Interestingly, in the world of CD-ROMs, the situation is quite similar. A raw image (so-called ISO image) is adequate in nearly all cases, even though it loses certain meta-information which other, less widely used formats can preserve. But that’s a different topic.
A secondary problem is conversion of existing floppy images in various more or less exotic formats to something usable by modern software, typically raw disk images. This often requires running DOS; perhaps the worst offenders are various self-extracting floppy images which require an actual (or at least emulated) floppy drive.
In many cases, the floppy images were created from standard disks and could be easily converted into raw images, if one had the appropriate tool, i.e. a tool that isn’t horribly cumbersome to use.
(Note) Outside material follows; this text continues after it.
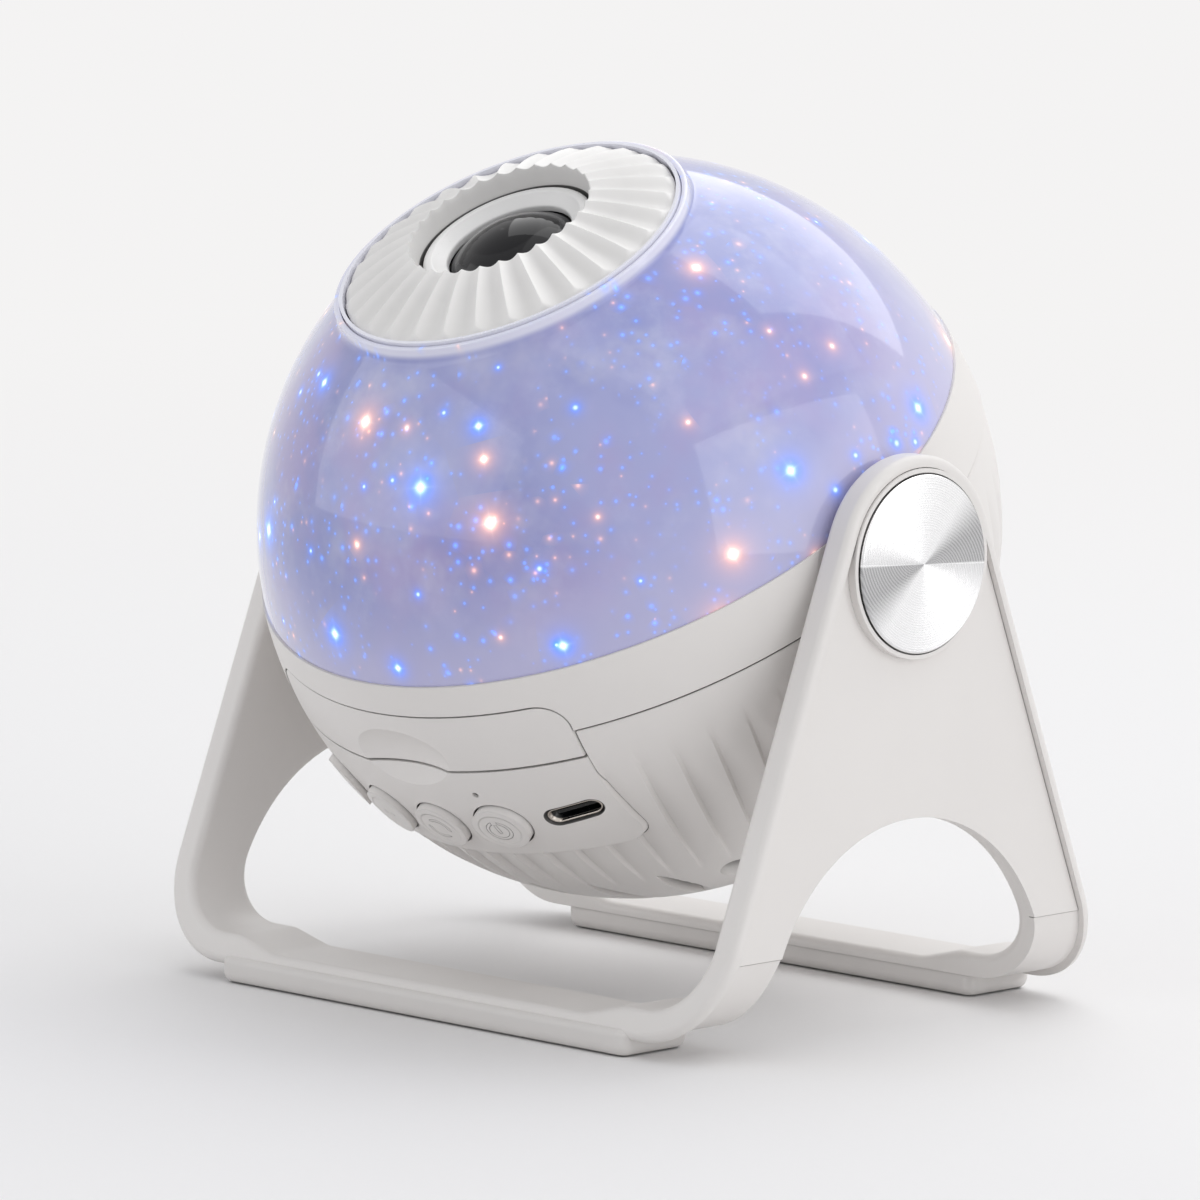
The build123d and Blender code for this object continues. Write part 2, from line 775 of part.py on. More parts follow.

Now a question to readers… I wrote a simple image conversion utility for “internal use” at the OS/2 Museum. Currently the tool can take HDCP (HD-Copy), DIM, WCD, and many TeleDisk images and convert them into a raw image (obviously such conversion isn’t always possible!). I also have code to extract/convert compressed IBM .DSK images which could be incorporated.
The utility is not particularly polished and hasn’t been widely tested (I can only test with images I have, etc.). Would there be interest in such a utility, either in source or binary form, and would anyone be willing to help with development and testing? Note that the image backend is extensible and adding support for other formats would be easy, though decoding them may not be.